This retired farrier is teaching the art — and science — of horseshoeing to fellow Native Americans
On a windy day in late April, with dust blowing across an arena on the San Carlos Reservation east of Globe, eight young men, all members of the San Carlos Apache Tribe, are gathered around several horses and a trailer workshop.
They are listening intently to George Goode, a retired farrier from the Pascua Yaqui Tribe near Tucson. He is leading a two-week program on horseshoeing. It’s part of what he calls his mission to teach this vital skill throughout Native American communities.
“Horseshoeing should be part of our culture, we bond with horses,” he said. “Horses are big medicine, and we know nothing about their feet.”
New research has reframed the history of horses in Native American communities. It’s a relationship that began long before the arrival of European colonists.
As those cultures overlapped, particularly in the Old West, the familiar clip-clop of a horseshoe became a telltale sign of a cowboy’s ride. But most Native American horses were unshod, ridden on rocky and sandy terrain that naturally wore down hooves.
According to Goode, who founded the Native American Horse Education Foundation, no tribe in the U.S. offers a horseshoeing program — and it’s a valuable skill that many Native Americans can use.
One of the men assisting George is Adrian Morgan, a member of the Dineh Tribe in northern Arizona.

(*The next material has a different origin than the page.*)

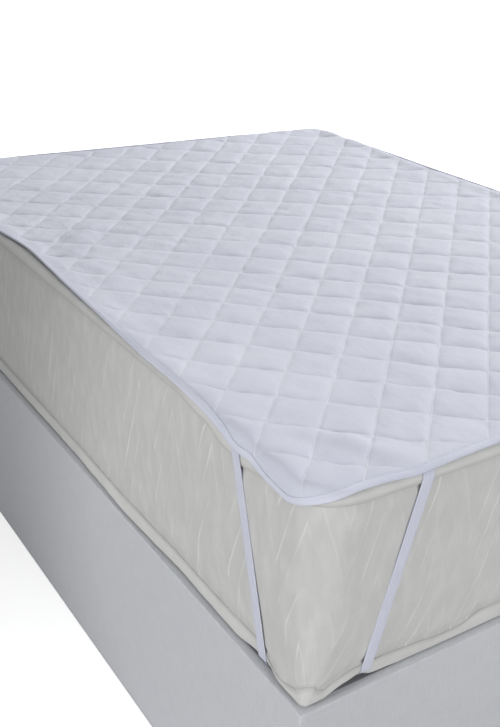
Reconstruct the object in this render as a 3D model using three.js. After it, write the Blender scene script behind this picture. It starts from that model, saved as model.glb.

He took Goode’s course 20 years ago and says it taught him a skill that has provided steady income, dating back to his college days.
“So I started shoeing horses on the side, the weekends, and during the week I went to the University of New Mexico,” Morgan said. “So I graduated from college while I was shoeing horses.”
COVID-19 shut down Morgan’s business, and, even though he has an office job now, he takes time off to help Goode with the new students.
“Push down the hoof puller,” Morgan tells one of the students. “There you go. Now go to the other side.”
After a classroom lecture, the students gather around the trailer workshop that Goode has put together. It contains tool kits, horseshoes, charts illustrating horse anatomy, a couple of small furnaces and a myriad of other instruments and utensils used to shoe horses. Goode says a fully equipped tool bag costs about $1,500.
One of the men starting to work on a horse is Sean Kenney, a member of the San Carlos tribe. He says he thought shoeing horses was simple.
“Slap it on, put a nail in there, you’re good — but no, there’s a lot more anatomy to it,” Kenney says.
Kenney says knowledge about the horse's anatomy and how its hoof needs to be properly trimmed is something he would like to see passed on to younger generations.
The horses being used for the training session belong to a cattle ranch on the San Carlos Reservation. It’s a win-win: the ranch gets its horses cared for, and the students get hands-on training.
One of the students, Luke Zospah, has worked construction jobs and says he has shoed a few horses in his life.
“I’ve seen it done before, but I never really went in depth into it,” he said.
Two portable furnaces are fired up as students prepare to heat a horseshoe for a setting. After the hoof has been trimmed and scraped, the farrier will heat a shoe in the forge and place it briefly on the hoof to sear the spot where the shoe will be set.
The hoof is like a very hard fingernail, and the horse doesn’t feel the nails or the hot horseshoe.
Goode explains that even though there is a lot of physical work involved, it’s not just about hammering a shoe into place.
“Well, horseshoeing is an art and a science — it’s both,” he says. “And until you learn that, you could actually cripple the horse. It just depends on how long before he becomes crippled. His feet have to be balanced for the weight of the rider.”
The two-week course is intended to give students basic skills to care for their own animals. But Goode also offers an eight-week course that earns certification as a farrier. He says along with the horseshoeing, the program provides business training, lessons on how to manage supplies and even how to deal with the public.
This year’s program is funded by a grant from the Native American Agriculture Fund. Last year 40 students were funded through the program.